先行する衝撃波を後方から物体が追い越す際には衝撃波によって誘起される流れのせいで物体上の超音速,亜音速の流れが同時に現れるというおもしろい現象が見える.工学的にもこれによって物体の軌道が影響を受けるといわれており,この実験の難しい現象の解明には数値シミュレーションが有効なことが研究動機となっている.

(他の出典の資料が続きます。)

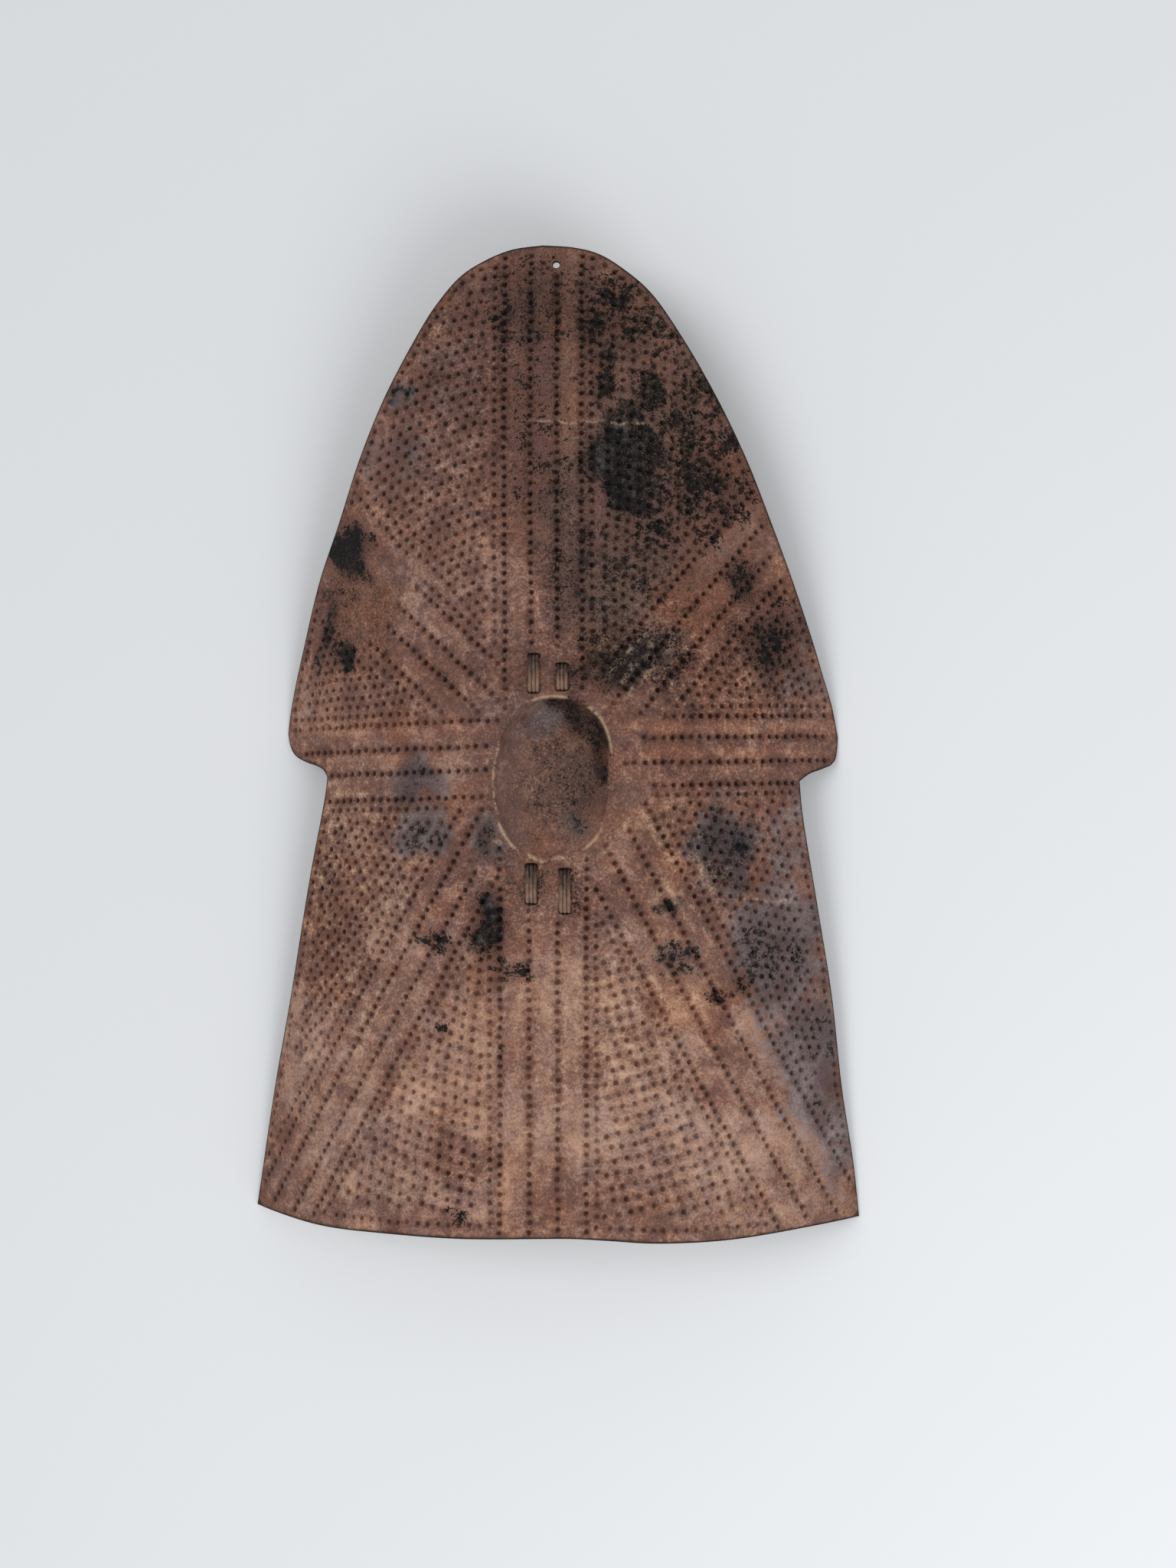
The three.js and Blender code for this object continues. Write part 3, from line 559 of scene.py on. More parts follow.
STAINS = [
    (150, 325, 90, 190, -26, 0.52), (175, 262, 56, 40, -30, 0.6), (70, 440, 70, 56, -20, 0.6),
    (0, 460, 90, 60, 0, 0.42), (0, 330, 50, 150, 0, 0.34), (86, 288, 34, 54, 0, 1.5),
    (110, 364, 13, 24, -20, 0.95),
    (-222, 202, 27, 28, -20, 0.95), (-157, 370, 24, 13, -10, 0.5), (-168, 300, 26, 32, -30, 0.42),
    (-226, 92, 13, 18, 0, 0.8), (-246, 108, 12, 44, -15, 0.66), (-57, -203, 20, 40, 4, 0.8),
    (-28, -244, 22, 12, 0, 0.66), (-118, -211, 22, 13, -30, 0.6), (-107, -303, 8, 7, 0, 0.6),
    (160, 372, 24, 46, -30, 0.7), (60, 372, 16, 24, 0, 0.7), (204, 165, 18, 24, 0, 0.66),
    (240, 112, 26, 44, -20, 0.6), (60, 150, 40, 70, 0, 0.46), (60, 70, 40, 24, 0, 0.5),
    (186, -118, 22, 44, 0, 0.46), (131, -176, 18, 9, 0, 0.66), (137, -237, 30, 24, -10, 0.56),
    (180, -270, 13, 10, 0, 0.8), (240, -236, 40, 46, 0, 0.42), (290, -345, 20, 70, 10, 0.38),
    (205, -262, 16, 14, 0, 0.66), (-58, -106, 14, 18, 0, 0.5), (-140, -40, 28, 26, 0, 0.42),
    (-130, -100, 26, 20, 20, 0.4), (-96, -500, 16, 12, 0, 0.5), (-44, -335, 5, 20, 0, 0.6),
    (104, 84, 26, 18, 20, 0.5), (42, 14, 14, 32, 40, 0.56), (56, -22, 10, 30, 2, 0.5),
    (22, 34, 24, 8, -16, 0.6), (36, -60, 24, 40, 0, 0.44),
]
SMUDGES = [
    (248, -230, 56, 76, 0, 0.9), (278, -345, 40, 76, 8, 0.95), (302, -430, 24, 60, 8, 0.9),
    (-140, -40, 32, 30, 0, 0.95), (-130, -98, 36, 28, 0, 0.85), (-165, 300, 36, 46, -30, 0.5),
    (-155, 368, 32, 22, -10, 0.55), (186, -120, 32, 50, 0, 0.8), (105, 85, 34, 26, 20, 0.5),
    (4, 16, 26, 18, 0, 0.7), (36, -86, 18, 14, 0, 0.6), (20, 35, 36, 12, 0, 0.5),
    (-58, -106, 26, 28, 0, 0.6), (86, 288, 36, 56, 0, 0.6), (-110, 380, 60, 40, 0, 0.3),
    (262, 66, 34, 30, 0, 0.45), (60, 160, 40, 60, 0, 0.35), (-57, -203, 24, 44, 4, 0.4),
    (256, -110, 26, 70, 4, 0.55), (137, -237, 30, 24, -10, 0.5),
]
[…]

受託学生(現武蔵工業大学助手)渡辺力夫氏が中心となって行った研究.

数値シミュレーションデータの可視化処理に関する研究

数値シミュレーションにおいては結果を分析するために可視化を利用した後処理が重要である.そのため可視化処理を利用した数値シミュレーション後処理システムを開発した(International Journal of CFD, 1993など).平成4年からは科学技術庁航空宇宙技術研究所より5年間に渡って受託研究を受け,更に先進的な解析システムを開発した(Proc. ISCFD95 ).現在システムは工学のみならず所内外の理学研究者を含め国内,国外で30以上の方々に利用されている(各学会誌などの解説記事).
当時研究室助手(現東洋大学教授)田村善昭氏が実際のプログラム開発を担当.